■ **AIM OF THE TASK**: Give the number of lines in the listing below that include the word "bodies", with nothing more.
▼▼▼
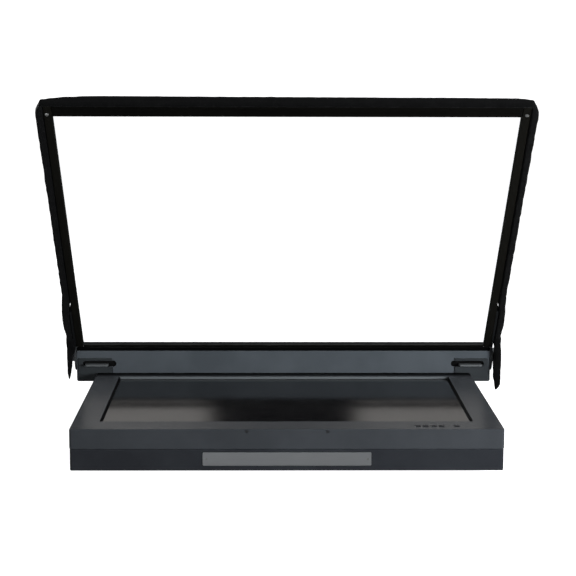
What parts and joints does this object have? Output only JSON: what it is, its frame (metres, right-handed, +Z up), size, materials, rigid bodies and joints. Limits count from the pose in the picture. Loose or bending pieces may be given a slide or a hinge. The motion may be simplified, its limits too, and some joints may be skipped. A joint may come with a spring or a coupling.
{
  "type": "teleprompter",
  "caption": "Studio teleprompter: flat monitor facing up, with a hinged beam-splitter glass frame on a rear crossbar and a mounting shoe below.",
  "frame": {"origin": "centre of the mounting shoe's underside, level with the rubber feet", "axes": "+X to the right as the presenter sees it, +Y away from the presenter towards the crossbar and camera, +Z up"},
  "size_m": [0.7056, 0.4642, 0.5315],
  "materials": {
    "housing_paint": "aluminium sheet with a fine textured black powder coat",
    "crossbar_paint": "satin blue-black paint",
    "anodised_aluminium": "black anodised",
    "zinc_steel": "zinc plated",
    "sheet_metal": "plain sheet steel",
    "black_plastic": "moulded, matt",
    "rubber": "matt",
    "foam": "closed-cell foam tape",
    "circuit_board": "solder mask",
    "screen": "anti-glare screen, switched off",
    "white_plastic": "diffuser",
    "beam_splitter": "part-mirrored beam-splitter coating",
    "black_cloth": "woven blackout cloth"
  },
  "bodies": {
    "base": {"bezel_top_shell": "housing_paint", "lower_housing": "housing_paint", "lcd_panel": "screen", "backlight_unit": "white_plastic", "panel_chassis": "sheet_metal", "controller_board": "circuit_board", "power_board": "circuit_board", "button_board": "circuit_board", "connector_plate": "sheet_metal", "hdmi_socket": "zinc_steel", "vga_socket": "zinc_steel", "bnc_socket_1": "zinc_steel", "bnc_socket_2": "zinc_steel", "dc_jack": "black_plastic", "mount_plate": "sheet_metal", "dovetail_shoe": "anodised_aluminium", "shoe_screw_1": "zinc_steel", "shoe_screw_2": "zinc_steel", "rubber_foot_front_left": "rubber", "rubber_foot_front_right": "rubber", "rubber_foot_rear_left": "rubber", "rubber_foot_rear_right": "rubber", "front_screw_left": "black_plastic", "front_screw_right": "black_plastic", "crossbar": "crossbar_paint", "light_seal_strip": "foam", "support_bracket_left": "crossbar_paint", "support_bracket_right": "crossbar_paint", "bracket_screw_1": "zinc_steel", "bracket_screw_2": "zinc_steel", "bracket_screw_3": "zinc_steel", "bracket_screw_4": "zinc_steel", "slide_guide_left": "crossbar_paint", "slide_guide_right": "crossbar_paint", "pivot_bolt_left": "zinc_steel", "pivot_bolt_right": "zinc_steel", "stop_bolt_left": "zinc_steel", "stop_bolt_right": "zinc_steel"},
    "glass": {"frame_bottom_rail": "anodised_aluminium", "frame_top_rail": "anodised_aluminium", "frame_leg_left": "anodised_aluminium", "frame_leg_right": "anodised_aluminium", "beam_splitter_glass": "beam_splitter", "glass_gasket": "rubber", "hinge_plate_left": "anodised_aluminium", "hinge_plate_right": "anodised_aluminium", "corner_screw_left": "zinc_steel", "corner_screw_right": "zinc_steel", "hood_skirt_left": "black_cloth", "hood_skirt_right": "black_cloth", "hood_skirt_top": "black_cloth"},
    "menu_button_1": {"menu_button_1": "black_plastic"},
    "menu_button_2": {"menu_button_2": "black_plastic"},
    "menu_button_3": {"menu_button_3": "black_plastic"},
    "menu_button_4": {"menu_button_4": "black_plastic"},
    "power_button": {"power_button": "black_plastic"},
    "lock_slide_left": {"lock_slide_left": "black_plastic"},
    "pivot_knob_left": {"pivot_knob_left": "zinc_steel"},
    "lock_slide_right": {"lock_slide_right": "black_plastic"},
    "pivot_knob_right": {"pivot_knob_right": "zinc_steel"}
  },
  "joints": [
    {"name": "glass_fold", "type": "hinge", "parent": "base", "child": "glass", "pos_m": [0, 0.2321, 0.0965], "axis": [1, 0, 0], "range_deg": [0, 47]},
    {"name": "menu_button_1_press", "type": "slide", "parent": "base", "child": "menu_button_1", "axis": [0, 0, -1], "range_m": [0, 0.001], "stiffness_N_per_m": 500, "springref_m": -0.0005},
    {"name": "menu_button_2_press", "type": "slide", "parent": "base", "child": "menu_button_2", "axis": [0, 0, -1], "range_m": [0, 0.001], "stiffness_N_per_m": 500, "springref_m": -0.0005},
    {"name": "menu_button_3_press", "type": "slide", "parent": "base", "child": "menu_button_3", "axis": [0, 0, -1], "range_m": [0, 0.001], "stiffness_N_per_m": 500, "springref_m": -0.0005},
    {"name": "menu_button_4_press", "type": "slide", "parent": "base", "child": "menu_button_4", "axis": [0, 0, -1], "range_m": [0, 0.001], "stiffness_N_per_m": 500, "springref_m": -0.0005},
    {"name": "power_button_press", "type": "slide", "parent": "base", "child": "power_button", "axis": [0, 0, -1], "range_m": [0, 0.001], "stiffness_N_per_m": 500, "springref_m": -0.0005},
    {"name": "lock_slide_left_draw", "type": "slide", "parent": "base", "child": "lock_slide_left", "axis": [1, 0, 0], "range_m": [0, 0.009]},
    {"name": "lock_slide_right_draw", "type": "slide", "parent": "base", "child": "lock_slide_right", "axis": [-1, 0, 0], "range_m": [0, 0.009]},
    {"name": "pivot_knob_left_turn", "type": "hinge", "parent": "base", "child": "pivot_knob_left", "pos_m": [0, 0.2321, 0.0965], "axis": [-1, 0, 0], "range_deg": [0, 270]},
    {"name": "pivot_knob_right_turn", "type": "hinge", "parent": "base", "child": "pivot_knob_right", "pos_m": [0, 0.2321, 0.0965], "axis": [1, 0, 0], "range_deg": [0, 270]}
  ]
}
▲▲▲
■ **CORRECT RESULT**: 2